## begin Task material

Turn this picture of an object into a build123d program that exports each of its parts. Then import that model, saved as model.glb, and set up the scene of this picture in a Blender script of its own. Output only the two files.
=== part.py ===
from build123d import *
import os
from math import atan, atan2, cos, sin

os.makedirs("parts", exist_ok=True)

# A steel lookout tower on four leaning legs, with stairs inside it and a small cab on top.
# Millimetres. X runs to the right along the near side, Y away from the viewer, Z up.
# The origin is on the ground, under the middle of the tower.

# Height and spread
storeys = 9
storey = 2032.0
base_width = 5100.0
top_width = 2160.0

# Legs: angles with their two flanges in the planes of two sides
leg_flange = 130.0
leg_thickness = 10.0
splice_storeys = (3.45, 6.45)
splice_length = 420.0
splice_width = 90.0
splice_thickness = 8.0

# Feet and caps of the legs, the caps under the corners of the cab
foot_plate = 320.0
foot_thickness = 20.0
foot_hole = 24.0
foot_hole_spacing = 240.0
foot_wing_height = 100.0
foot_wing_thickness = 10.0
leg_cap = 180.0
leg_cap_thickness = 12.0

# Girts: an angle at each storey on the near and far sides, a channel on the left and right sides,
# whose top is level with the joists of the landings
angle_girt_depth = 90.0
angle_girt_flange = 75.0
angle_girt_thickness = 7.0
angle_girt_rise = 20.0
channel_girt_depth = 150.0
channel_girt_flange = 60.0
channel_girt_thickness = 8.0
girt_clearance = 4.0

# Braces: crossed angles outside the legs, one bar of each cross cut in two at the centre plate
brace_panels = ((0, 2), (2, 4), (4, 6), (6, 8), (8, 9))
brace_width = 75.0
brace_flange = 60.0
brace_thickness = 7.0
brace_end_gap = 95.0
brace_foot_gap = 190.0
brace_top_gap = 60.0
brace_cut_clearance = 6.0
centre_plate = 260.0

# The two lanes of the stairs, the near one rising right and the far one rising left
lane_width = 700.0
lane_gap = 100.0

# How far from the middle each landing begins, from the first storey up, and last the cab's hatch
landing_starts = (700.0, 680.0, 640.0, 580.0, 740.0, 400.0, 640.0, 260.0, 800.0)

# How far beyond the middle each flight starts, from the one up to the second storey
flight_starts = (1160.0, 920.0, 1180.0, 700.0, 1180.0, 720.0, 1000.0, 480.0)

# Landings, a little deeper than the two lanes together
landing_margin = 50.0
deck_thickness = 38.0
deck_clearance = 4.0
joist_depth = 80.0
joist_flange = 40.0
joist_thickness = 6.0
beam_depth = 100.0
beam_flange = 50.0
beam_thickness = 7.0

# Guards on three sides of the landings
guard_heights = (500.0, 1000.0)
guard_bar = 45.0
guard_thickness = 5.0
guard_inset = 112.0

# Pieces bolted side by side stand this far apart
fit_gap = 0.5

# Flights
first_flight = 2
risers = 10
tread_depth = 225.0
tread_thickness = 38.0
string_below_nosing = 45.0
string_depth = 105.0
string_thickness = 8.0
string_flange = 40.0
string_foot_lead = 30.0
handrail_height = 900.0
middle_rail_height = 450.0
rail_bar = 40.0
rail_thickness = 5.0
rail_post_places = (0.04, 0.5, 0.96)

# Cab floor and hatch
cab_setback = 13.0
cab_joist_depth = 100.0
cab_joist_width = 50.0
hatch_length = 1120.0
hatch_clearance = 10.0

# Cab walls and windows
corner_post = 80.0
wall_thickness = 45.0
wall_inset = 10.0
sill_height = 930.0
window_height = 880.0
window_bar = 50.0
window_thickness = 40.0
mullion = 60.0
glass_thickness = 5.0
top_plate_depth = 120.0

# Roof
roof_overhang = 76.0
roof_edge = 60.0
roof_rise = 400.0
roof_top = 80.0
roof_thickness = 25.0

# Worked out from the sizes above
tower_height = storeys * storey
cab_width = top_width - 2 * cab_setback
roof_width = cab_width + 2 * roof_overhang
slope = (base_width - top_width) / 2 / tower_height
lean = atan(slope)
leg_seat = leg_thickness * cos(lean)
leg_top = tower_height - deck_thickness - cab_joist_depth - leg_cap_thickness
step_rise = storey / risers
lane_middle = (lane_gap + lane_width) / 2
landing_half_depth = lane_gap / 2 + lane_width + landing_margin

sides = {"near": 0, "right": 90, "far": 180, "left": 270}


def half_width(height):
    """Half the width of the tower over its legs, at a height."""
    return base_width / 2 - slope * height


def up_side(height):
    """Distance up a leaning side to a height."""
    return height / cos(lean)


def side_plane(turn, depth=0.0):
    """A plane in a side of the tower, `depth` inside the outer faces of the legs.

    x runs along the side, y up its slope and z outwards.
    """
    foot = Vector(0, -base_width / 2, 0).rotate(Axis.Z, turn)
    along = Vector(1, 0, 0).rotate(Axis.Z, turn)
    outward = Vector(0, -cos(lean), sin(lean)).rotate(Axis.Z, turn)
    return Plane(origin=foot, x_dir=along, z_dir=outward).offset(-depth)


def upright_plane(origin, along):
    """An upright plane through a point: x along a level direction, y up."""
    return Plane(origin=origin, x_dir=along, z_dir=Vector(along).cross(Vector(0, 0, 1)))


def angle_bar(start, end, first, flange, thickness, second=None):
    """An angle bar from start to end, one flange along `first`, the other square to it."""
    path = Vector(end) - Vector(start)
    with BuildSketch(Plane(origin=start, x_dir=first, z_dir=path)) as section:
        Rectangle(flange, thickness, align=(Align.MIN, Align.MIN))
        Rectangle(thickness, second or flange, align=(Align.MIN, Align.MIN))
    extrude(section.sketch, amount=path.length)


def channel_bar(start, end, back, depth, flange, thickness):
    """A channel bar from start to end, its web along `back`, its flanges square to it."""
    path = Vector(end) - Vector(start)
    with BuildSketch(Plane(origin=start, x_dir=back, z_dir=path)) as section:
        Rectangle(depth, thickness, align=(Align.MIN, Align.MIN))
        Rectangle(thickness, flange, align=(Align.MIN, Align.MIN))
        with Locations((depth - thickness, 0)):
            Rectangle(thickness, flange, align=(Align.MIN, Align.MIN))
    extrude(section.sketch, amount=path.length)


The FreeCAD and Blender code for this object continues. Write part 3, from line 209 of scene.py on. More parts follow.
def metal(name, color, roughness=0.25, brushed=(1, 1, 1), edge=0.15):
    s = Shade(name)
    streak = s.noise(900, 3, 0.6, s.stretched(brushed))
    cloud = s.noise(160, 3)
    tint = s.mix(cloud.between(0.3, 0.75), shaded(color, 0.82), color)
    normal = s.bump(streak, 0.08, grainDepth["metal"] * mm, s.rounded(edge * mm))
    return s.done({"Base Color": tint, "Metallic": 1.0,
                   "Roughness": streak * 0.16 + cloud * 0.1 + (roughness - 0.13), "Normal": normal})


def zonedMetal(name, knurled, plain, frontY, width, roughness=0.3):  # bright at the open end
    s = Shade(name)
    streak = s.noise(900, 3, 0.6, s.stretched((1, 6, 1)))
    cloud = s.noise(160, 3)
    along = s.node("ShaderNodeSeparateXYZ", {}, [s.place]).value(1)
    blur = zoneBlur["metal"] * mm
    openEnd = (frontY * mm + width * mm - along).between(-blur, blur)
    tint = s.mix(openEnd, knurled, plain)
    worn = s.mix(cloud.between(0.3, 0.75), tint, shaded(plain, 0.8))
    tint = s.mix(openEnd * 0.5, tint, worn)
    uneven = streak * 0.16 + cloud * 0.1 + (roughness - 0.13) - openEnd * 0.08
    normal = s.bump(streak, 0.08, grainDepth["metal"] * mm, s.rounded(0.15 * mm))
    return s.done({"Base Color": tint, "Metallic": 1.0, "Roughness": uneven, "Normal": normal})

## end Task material
## begin Task material

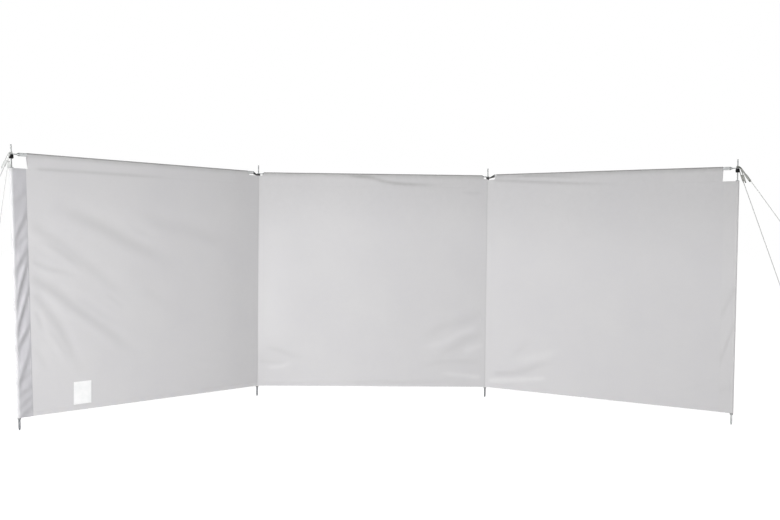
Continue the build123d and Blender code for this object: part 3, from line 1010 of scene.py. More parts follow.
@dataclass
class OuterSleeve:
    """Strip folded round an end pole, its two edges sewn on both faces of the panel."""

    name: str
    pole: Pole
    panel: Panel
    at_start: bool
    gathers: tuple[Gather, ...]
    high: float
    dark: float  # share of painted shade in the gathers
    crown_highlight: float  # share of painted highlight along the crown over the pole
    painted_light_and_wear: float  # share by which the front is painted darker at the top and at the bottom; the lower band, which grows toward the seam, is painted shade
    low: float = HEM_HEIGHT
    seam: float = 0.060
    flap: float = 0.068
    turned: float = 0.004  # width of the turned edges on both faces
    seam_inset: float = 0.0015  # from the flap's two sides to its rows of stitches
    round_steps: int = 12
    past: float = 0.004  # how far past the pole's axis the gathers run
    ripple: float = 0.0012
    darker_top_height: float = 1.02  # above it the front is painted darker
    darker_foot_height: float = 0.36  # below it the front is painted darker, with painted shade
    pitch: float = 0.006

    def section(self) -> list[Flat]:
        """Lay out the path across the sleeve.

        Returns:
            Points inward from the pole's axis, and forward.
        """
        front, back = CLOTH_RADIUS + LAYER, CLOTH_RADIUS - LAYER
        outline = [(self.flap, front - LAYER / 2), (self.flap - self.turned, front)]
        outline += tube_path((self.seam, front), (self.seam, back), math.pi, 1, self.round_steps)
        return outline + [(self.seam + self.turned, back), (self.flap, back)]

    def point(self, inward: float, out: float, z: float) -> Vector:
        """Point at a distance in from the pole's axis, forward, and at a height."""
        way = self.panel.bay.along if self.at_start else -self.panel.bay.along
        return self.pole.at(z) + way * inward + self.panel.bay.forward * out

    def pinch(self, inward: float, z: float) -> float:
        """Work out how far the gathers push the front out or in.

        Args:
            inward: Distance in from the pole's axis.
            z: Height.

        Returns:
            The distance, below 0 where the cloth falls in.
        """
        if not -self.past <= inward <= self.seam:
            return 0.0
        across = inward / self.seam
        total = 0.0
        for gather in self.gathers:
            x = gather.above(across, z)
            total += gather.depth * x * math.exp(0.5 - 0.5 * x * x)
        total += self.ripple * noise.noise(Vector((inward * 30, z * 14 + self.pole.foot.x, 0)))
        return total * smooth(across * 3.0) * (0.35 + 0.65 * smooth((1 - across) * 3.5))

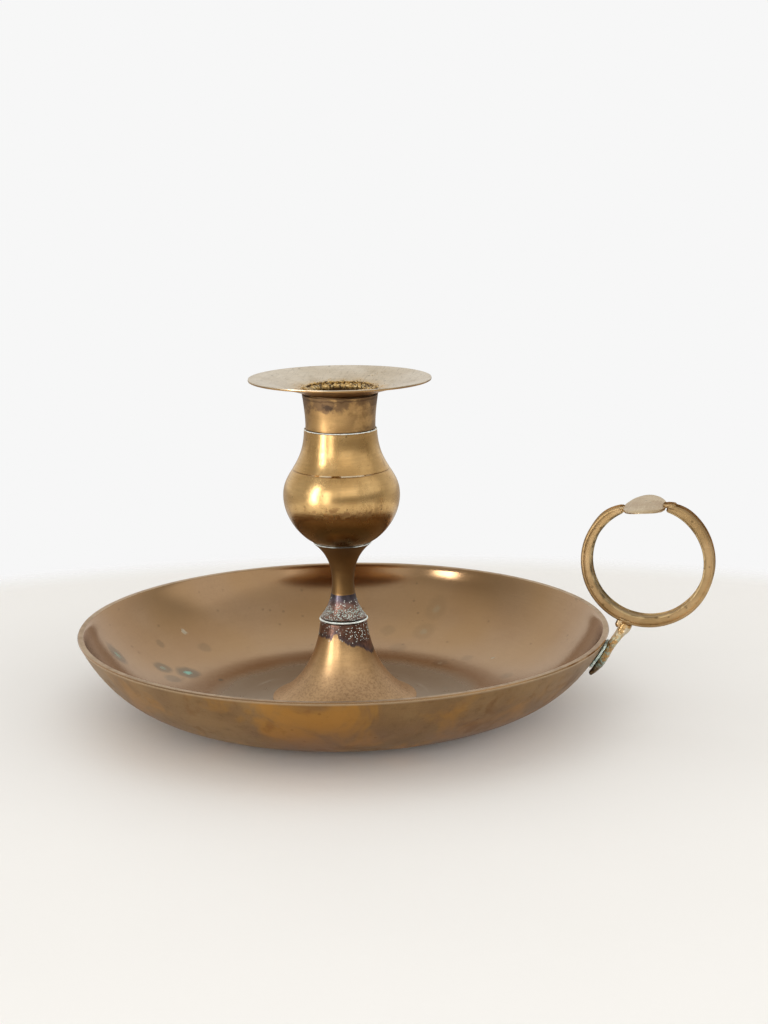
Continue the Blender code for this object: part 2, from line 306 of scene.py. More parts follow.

## end Task material
## begin Task material

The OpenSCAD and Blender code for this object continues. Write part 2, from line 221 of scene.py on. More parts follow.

## end Task material

» Task to complete
Repeat exactly, and only, the lines from the one containing "Turn this picture" through the one containing "from math import atan, atan2, cos, sin", both included.

» Solution for this exercise
Turn this picture of an object into a build123d program that exports each of its parts. Then import that model, saved as model.glb, and set up the scene of this picture in a Blender script of its own. Output only the two files.
=== part.py ===
from build123d import *
import os
from math import atan, atan2, cos, sin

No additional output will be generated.